The next big problem that has to be addressed is the non-compliance of administrators to network arcitecture standards. Standards such as AIN and SONA are not followed by the book and some administrators end up with a big mess which they only know how it is organized since they set it up. The slang term “complicated network” is not something you wan’t to hear coming out of your network administrator today.
In parallel to the network arcitectures not being followed by administraotrs in their network , network arcitecture design plans have to be implemented at a software level to give your monitoring system the ability to know what the standard is for a network design. This aids the software to know if what you are doing is right or wrong and what approach there is to the network. There are less network arcitectures out there than what there is hardware vendors. It is much easier to implement the fishing rod than to actually have to distringuish between each fish.
Possible solutions
As far as protocols are concerned things are changing towards the better. Since we are all only a step away from newer technologies such as ipv6 for example , it is only natural that replacement and new protocols must come into place to handle retrieval of information and this time it has to be something that will allow you to go cross-platform. It saddens me to see that many good protocols are not taking altitude as to what they can do but it is completely understandable from a commercialized aspect as to why they do not do so.
1) Protocols to be standardized and enforced in all network aware products
- LLDP - Link Layer Discovery Protocol - a layer 2 protocol that shares information regarding a network aware device which is directly connected to the device in question.
- LLDP-MED - Link Layer Discovery Protocol - Media Endpoint Discovery is an enchancement to LLDP that enables additional functionality and features such as inventory enabled features , location discovery for emergency services and others.
2) Embedded Network Arcitecture logic in software
So what I am trying to make a point of here is that on an application level it would be nice to see proper monitoring systems that have embedded network arcitecture logic in order to add features no other monitoring system can do. With the addition of network arcitecture standard logic in a monitoring system some of the “clever” benefits you can get are:
- Effects of making a change to your network at L2 & L3 prior to making the change (Simulation)
- Suggestions on how to optimize the network
- Proper standardization of your network arcitecture
- Easier addition of new network nodes/devices
- Hierarchies and dependancies
At the time of this artcle , all monitoring systems known to man are simply based on a structure that suits the network administrator. There is no standardization and no logic that helps arcitecture. LLDP and it’s extensions in combination with a better standardization of SNMP can change all of this. During research information on this paper I stumbled across an article regarding LLDP from Cisco.com which I would like to share with you.
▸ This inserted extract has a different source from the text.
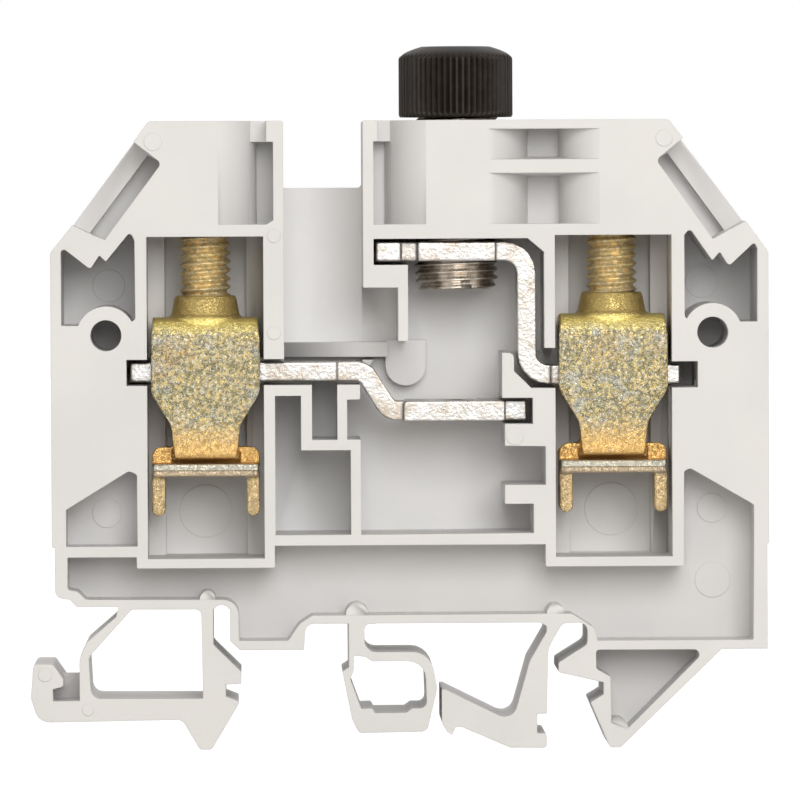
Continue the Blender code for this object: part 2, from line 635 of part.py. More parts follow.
def bar_right():
    """Tapped contact plate, upright leg and the run through the right clamp."""
    route = [
        (-2.17, BAR_TOP_Z), (BAR_LEG_X, BAR_TOP_Z), (BAR_LEG_X, BAR_RIGHT_Z), (26.25, BAR_RIGHT_Z),
    ]
    body = prism(strip_line(route, BAR_T, 2.0), BAR_FRONT, BAR_BACK, "current_bar_right")
    z0 = BAR_TOP_Z - BAR_T / 2
    z1 = BAR_TOP_Z + BAR_T / 2
    inner_end = TAP_END - 1.0
    add(body, prism(rounded([
        (-2.17, z0, 0.2), (inner_end, z0), (inner_end, z1), (-2.17, z1, 0.2),
    ]), TAP_FRONT, TAP_BACK))
    end = box_line(inner_end - 0.4, TAP_END, z0 + 0.01, z1 - 0.01)
    add(body, prism(end, BAR_FRONT + 0.2, TAP_BACK - 0.01))
    cut(body, prism(box_line(0.16, 1.75, z0 - 1.5, z1 + 1.5), 0.0, TAP_FRONT + 1.5))
    tap = SLEEVE_R + TAP_GAP
    cut(body, lathe(FUSE_X, FUSE_Y, [(tap, z0 - 1.5), (tap, z1 + 1.5)], steps=56))
    run = box_line(14.2, 26.25, BAR_RIGHT_Z - BAR_T / 2 - 0.01, BAR_RIGHT_Z + BAR_T / 2 - 0.03)
    add(body, prism(run, BAR_FRONT - 0.25, BAR_BACK + 0.25))
    return tidy(body)


def bar_left():
    """Run through the left clamp, joggle and the contact plate under the fuse."""
    route = [
        (-25.2, BAR_LEFT_Z), (-3.3, BAR_LEFT_Z), (-0.95, BAR_LOW_Z), (11.86, BAR_LOW_Z),
    ]
    body = prism(strip_line(route, BAR_T, 1.35), BAR_FRONT, BAR_BACK, "current_bar_left")
    z0 = BAR_LEFT_Z - BAR_T / 2
    z1 = BAR_LEFT_Z + BAR_T / 2
    add(body, prism(rounded([
        (-25.2, z0 + 0.02, 0.3), (-5.87, z0 + 0.02), (-5.87, z1 - 0.02), (-25.2, z1 - 0.02, 0.3),
    ]), BAR_FRONT - 0.25, BAR_BACK + 0.25))
    low = BAR_LOW_Z - BAR_T / 2
    high = BAR_LOW_Z + BAR_T / 2
    add(body, prism(rounded([
        (0.37, low - 0.03), (9.8, low - 0.03), (9.8, high + 0.03), (0.37, high + 0.03, 0.4),
    ]), 1.2, 9.9))
    cup = lathe(FUSE_X, FUSE_Y, [(1.6, high - 0.35), (2.3, high + 0.6)], steps=40)
    cut(body, cup)
    return tidy(body)


def fuse_knob():
    """Ribbed cap knob, hollow from below for the sleeve's flange."""
    levels = (
        (KNOB_LOW, 0.12, 0.0), (KNOB_LOW + 0.5, 0.0, 1.0), (KNOB_TOP - 1.25, 0.0, 1.0),
        (KNOB_TOP - 0.75, 0.35, 0.3), (KNOB_TOP - 0.62, 0.5, 0.0),
    )
    rings = []
    for z, inset, rib in levels:
        ring = []
        for k in range(KNOB_RIBS * 3):
            a = 2 * math.pi * k / (KNOB_RIBS * 3)
            phase = (0.0, 1.0, 1.0)[k % 3]
            r = KNOB_R - inset - KNOB_GROOVE * rib * (1.0 - phase)
            ring.append((FUSE_X + r * math.cos(a), FACE + FUSE_Y + r * math.sin(a), z))
        rings.append(ring)
    body = skin("fuse_cap_knob", rings)
    add(body, lathe(FUSE_X, FUSE_Y, [
        (KNOB_R - 0.7, KNOB_TOP - 1.2), (KNOB_R - 0.7, KNOB_TOP - 0.5), (KNOB_R - 1.3, KNOB_TOP - 0.25),
        (KNOB_R - 2.1, KNOB_TOP),
    ]))
    slot = box_line(FUSE_X - 7.0, FUSE_X + 7.0, KNOB_TOP - 0.9, KNOB_TOP + 1.0)
    cut(body, prism(slot, FUSE_Y - 0.6, FUSE_Y + 0.6))
    cut(body, lathe(FUSE_X, FUSE_Y, [
        (SLEEVE_R + TAP_GAP, KNOB_LOW - 1.0), (SLEEVE_R + TAP_GAP, KNOB_TOP - 2.0),
    ]))
    return tidy(body)


def fuse_sleeve():
    return tidy(pipe(FUSE_X, FUSE_Y, [
        (SLEEVE_BORE_R + 0.1, SLEEVE_LOW), (SLEEVE_R - 0.45, SLEEVE_LOW), (SLEEVE_R, SLEEVE_LOW + 0.4),
        (SLEEVE_R, KNOB_TOP - 2.45), (SLEEVE_R - 0.2, KNOB_TOP - 2.25), (0.6, KNOB_TOP - 2.25),
    ], [
        (SLEEVE_BORE_R, SLEEVE_LOW + 0.1), (SLEEVE_BORE_R, KNOB_TOP - 3.2), (0.6, KNOB_TOP - 3.2),
    ], "fuse_cap_sleeve"))


def fuse_spring():
    low = KNOB_TOP - 11.05
    high = KNOB_TOP - 3.5 - SPRING_WIRE
    turns = 5.5
    steps = int(turns * 15)
    rings = []
    for i in range(steps + 1):
        share = i / steps
        a = 2 * math.pi * turns * share
        rise = share + 0.055 * (math.sin(2 * math.pi * share) * -1)
        centre = Vector((SPRING_R * math.cos(a), SPRING_R * math.sin(a), 0.0))
        out = centre.normalized()
        ring = []
        for k in range(6):
            b = 2 * math.pi * k / 6
            p = centre + out * SPRING_WIRE * math.cos(b)
            z = low + (high - low) * rise + SPRING_WIRE * math.sin(b)
            ring.append((FUSE_X + p.x, FACE + FUSE_Y + p.y, z))
        rings.append(ring)
    return tidy(skin("fuse_cap_spring", rings))


def set_origin(body, x, depth, z):
    """Move the object's origin onto a joint axis without moving its shape."""
    point = Vector((x, FACE + depth, z)) * MM
    for vert in body.data.vertices:
        vert.co -= point
    body.location = point


def main():
    clear_scene()
    grey = (0.72, 0.71, 0.69)
    zinc = (0.66, 0.56, 0.30)
    nickel = (0.72, 0.68, 0.60)
    pieces = [(housing(), grey, 0.5, 0.0)]
    tip_left = BAR_LEFT_Z + BAR_T / 2 + 0.25
    tip_right = BAR_RIGHT_Z + BAR_T / 2 + 0.25
    sides = (("left", CLAMP_LEFT_X, tip_left, 0.0), ("right", CLAMP_RIGHT_X, tip_right, YOKE_RIGHT_LIFT))
    for side, x, tip, lift in sides:
        clamp = yoke("clamp_yoke_" + side, x)
        set_origin(clamp, x, CLAMP_Y, YOKE_TOP)
        clamp.location.z += lift * MM
        screw = clamp_screw("clamp_screw_" + side, x, tip)
        set_origin(screw, x, CLAMP_Y, HEAD_SEAT_Z)
        pieces.append((clamp, zinc, 0.35, 1.0))
        pieces.append((screw, zinc, 0.3, 1.0))
    pieces.append((bar_left(), nickel, 0.35, 1.0))
    pieces.append((bar_right(), nickel, 0.35, 1.0))
    knob = fuse_knob()
    sleeve = fuse_sleeve()
    spring = fuse_spring()
    for part in (knob, sleeve, spring):
        set_origin(part, FUSE_X, FUSE_Y, KNOB_LOW)
    pieces.append((knob, (0.015, 0.015, 0.016), 0.4, 0.0))
    pieces.append((sleeve, nickel, 0.3, 1.0))
    pieces.append((spring, (0.7, 0.7, 0.7), 0.3, 1.0))
    for body, colour, rough, metal in pieces:
        material(body, colour, rough, metal)


main()
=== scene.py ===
import bpy
import bmesh
import math
from mathutils import Matrix, Vector


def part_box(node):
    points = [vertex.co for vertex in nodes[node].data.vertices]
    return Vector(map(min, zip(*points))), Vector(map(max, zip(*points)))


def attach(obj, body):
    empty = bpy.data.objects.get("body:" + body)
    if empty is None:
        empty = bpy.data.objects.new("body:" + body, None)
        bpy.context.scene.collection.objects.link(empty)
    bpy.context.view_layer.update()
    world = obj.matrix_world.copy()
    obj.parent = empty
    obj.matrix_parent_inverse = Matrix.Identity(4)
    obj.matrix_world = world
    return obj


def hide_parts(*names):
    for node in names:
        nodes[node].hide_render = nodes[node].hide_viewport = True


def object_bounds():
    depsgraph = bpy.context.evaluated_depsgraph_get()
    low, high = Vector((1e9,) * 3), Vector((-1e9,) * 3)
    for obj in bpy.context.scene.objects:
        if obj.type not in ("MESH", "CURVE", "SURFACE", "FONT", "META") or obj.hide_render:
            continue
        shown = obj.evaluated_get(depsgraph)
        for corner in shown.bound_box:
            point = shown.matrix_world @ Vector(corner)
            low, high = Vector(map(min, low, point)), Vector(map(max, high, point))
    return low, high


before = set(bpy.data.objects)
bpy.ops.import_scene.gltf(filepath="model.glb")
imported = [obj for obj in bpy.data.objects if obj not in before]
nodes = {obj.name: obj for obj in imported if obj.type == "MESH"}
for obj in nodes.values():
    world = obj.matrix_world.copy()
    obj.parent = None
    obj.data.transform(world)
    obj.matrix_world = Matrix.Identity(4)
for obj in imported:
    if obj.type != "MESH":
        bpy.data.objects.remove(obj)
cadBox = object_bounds()
mm = 0.001
joinWithin = 0.0005 * mm
faceY = cadBox[0].y  # the open side of the block
print("frame loaded with", len(nodes), "solids")


class Link:
    # an output socket; arithmetic on it adds Math nodes to its tree
    def __init__(self, graph, socket):
        self.graph = graph
        self.socket = socket

    def other(self, name):
        return Link(self.graph, self.socket.node.outputs[name])

    def calc(self, operation, *items):
        return self.graph.add("ShaderNodeMath", {"operation": operation}, dict(enumerate(items)))

    def __add__(self, item):
        return self.calc("ADD", self, item)

    def __radd__(self, item):
        return self.calc("ADD", item, self)

    def __sub__(self, item):
        return self.calc("SUBTRACT", self, item)

    def __rsub__(self, item):
        return self.calc("SUBTRACT", item, self)

    def __mul__(self, item):
        return self.calc("MULTIPLY", self, item)

    def __truediv__(self, item):
        return self.calc("DIVIDE", self, item)

    def __gt__(self, item):
        return self.calc("GREATER_THAN", self, item)

    def __lt__(self, item):
        return self.calc("LESS_THAN", self, item)

    def __abs__(self):
        return self.calc("ABSOLUTE", self)

    def sine(self):
        return self.calc("SINE", self)

    def cosine(self):
        return self.calc("COSINE", self)

    def fraction(self):
        return self.calc("FRACT", self)

    def power(self, item):
        return self.calc("POWER", self, item)

    def ramp(self, low, high):
        # 0 at low, 1 at high, straight between and flat beyond
        return self.graph.add(
            "ShaderNodeMapRange", {"clamp": True}, {"Value": self, "From Min": low, "From Max": high}
        )


def inputOf(node, name):
    # by number, by identifier, or else by its shown name
    if isinstance(name, int):
        return node.inputs[name]
    for socket in node.inputs:
        if socket.identifier == name:
            return socket
    return node.inputs[name]


class Graph:
    def __init__(self, tree):
        self.tree = tree

    def add(self, kind, settings=None, inputs=None, out=0):
        node = self.tree.nodes.new(kind)
        for name, value in (settings or {}).items():
            setattr(node, name, value)
        for name, value in (inputs or {}).items():
            socket = inputOf(node, name)
            if isinstance(value, Link):
                self.tree.links.new(value.socket, socket)
            elif value is not None:
                socket.default_value = value
        return Link(self, node.outputs[out]) if len(node.outputs) else None


def blendColour(graph, share, first, second):
    colours = {"Factor_Float": share}
    for name, colour in (("A_Color", first), ("B_Color", second)):
        colours[name] = colour if isinstance(colour, Link) else (*colour, 1.0)
    return graph.add("ShaderNodeMix", {"data_type": "RGBA"}, colours, out=2)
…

http://www.cisco.com/en/US/technologies/tk652/tk701/technologies_white_paper0900aecd804cd46d.html
The article refers to LLDP-MED , it’s feature set and how it can aid the network administrator to do things that were limited to Cisco devices only in the past.
In conclusion to my thoughts I wish I had more programming skills to look into this further but unfortunately they are limited (at least for the time being). Your comments and thoughts on network monitoring are apreciated and welcomed.
Hi there, quite interesting article. thanks for that. But seems that you have mentioned only Zenoss. Take a look at Nagios at http://www.nagios.org or Dotcom Monitor at http://www.dotcom-monitor.com The first is open source software, has a lot of features. But you have to poesess tech skills to set it up. The second one is free and paid online service, very powerful.
I don’t think that you will ever get any complex network which can be monitored automatically without tweaking. The only way to achieve that is by using standardized network designs, which won’t happen IMO.
Also I want to say that auto-linking of various words to tags is quite distracting.
Thank you for your feedback.
Peter I have had a lot of experience with nagios and I have also successfully deployed scripts in the passed that allow you to ensure proper architecture with nagios based on real network architecture (thank god for CDP , snmp and all the rest).
Unfortunately the problem is in the software. Nagios is time consuming to configure and the structure cannot allow you to define many standardized practices today in networking. As for dotcom monitor , well you cannot deploy a monitoring system for an NSP grade network using an online service now can you ?
Hazard , first off please allow me to apologize on behalf of the wp plugin that tags the site. As for complex network topology mapping and monitoring , I believe it can be done by bringing in the “wrongs” from the software in a corrected form into the lower layers in the form of a standard protocol , much like LLDP can do for you today but with a little bit of “art” in it. I am only referring to the same kind of automation that exists in many functions in IP.
A project that deals with such automated features is ANA (Autonomic Network Architecture) which I have looked into recently and seems to promise quite a few automated features to some approaches on IP. The same thing can be applicable to a lower layer protocol that would assist your network in keeping its socks up (including the administrator) through the use of intelligent network monitoring and mapping.
First of all thanks for using Zenoss, it sounds like you’re quite the demanding sysadmin, I hope we can continue to evolve to meet your needs. While Zenoss doesn’t provide every feature you mention, our goal is to provide a flexible, easy-to-administer platform that suits the needs most admins and can be extended to provide whatever may be missing. So thanks for the feedback and please stay active in the Community and let us know what we can do to continue to be your monitoring platform of choice.
Thanks,
Matt Ray
Zenoss Community Manager
mray@zenoss.com
Did you have a look at NAV - Network Administration Visualized?
Have a look at http://metanav.uninett.no/
regards